A very tricky supermarket trip

This morning resulted in the dreaded trip to a supermarket. Unfortunately this week, Saturday was the only option. Although I tried to go at what I thought would be a quiet time, I was mistaken. The volume seemed like something else today and I didn’t have any ear protection with me. What is it with people flying round at speeds of hundreds of miles an hour and not thinking about other shoppers? I felt invisible.  

The mix of lots of people, having to negotiate a constantly moving and busy environment, a range of intense and sudden noises as well as already being incredibly close to burnout, meant that it was a deeply unpleasant experience. Why does the world have to move so quickly?

Fortunately since then I have managed to get some time out in the garden and have managed to find a little peace and quiet out there potting up some plants and doing a little tidying to calm myself down.

I don’t really know why I’m posting this, but it’s been a little therapeutic doing so.

Parents Reply
  • I have to make a list and know exactly where things are on the shelf, so that i can get in and out as quickly as possible. The panic starts to set-in when something i wanted has been moved to a different shelf. It's not the other shoppers dashing at a thousand miles away, but those that suddenly stop dead in the middle of an isle, to have a chat.
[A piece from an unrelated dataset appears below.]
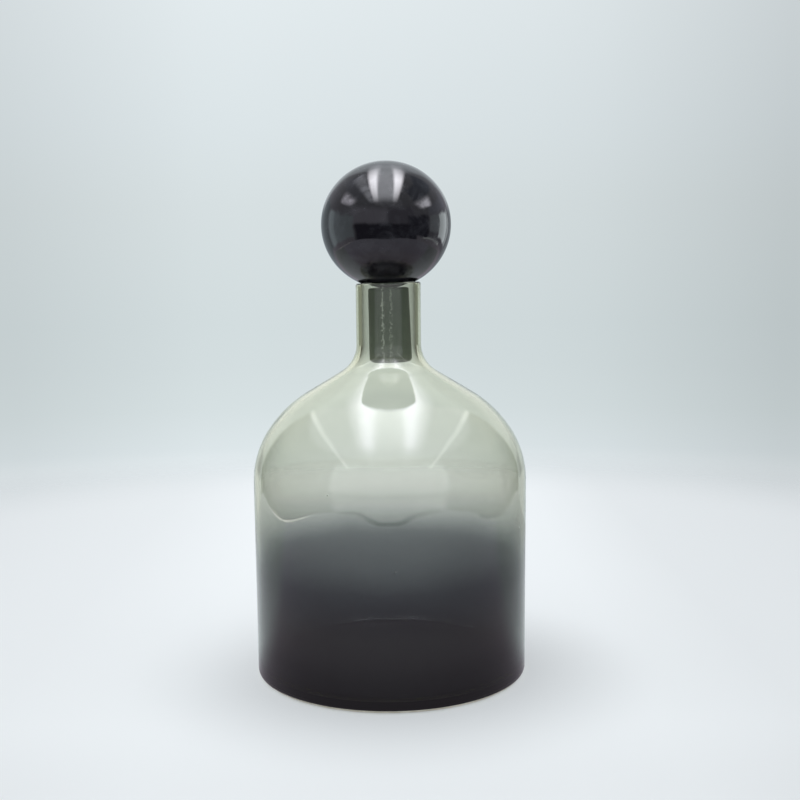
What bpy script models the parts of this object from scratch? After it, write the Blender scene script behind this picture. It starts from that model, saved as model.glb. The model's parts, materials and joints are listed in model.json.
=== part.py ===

    My garden needs doing, next week i'll get into it, if the weather is ok. I've been in the kitchen cooking, i like that so find it calming.

Children
  • I've always hated going to the supermarket and the rush of people. Many people are ignorant.  I know others who feel the same but they aren't autistic.  When something isn't there that I want it throws me. And I remember when we moved house I had to use a different supermarket and I didn't like that fact. Then we moved again and it happened again. These days I go to aldi. I can be done in twenty minutes, everything is always in the same place and its much smaller. Also on Sundays,  I used to get a weird feeling because it was something I didn't want to do (it was a chore) but had to and that gave me weird anxiety.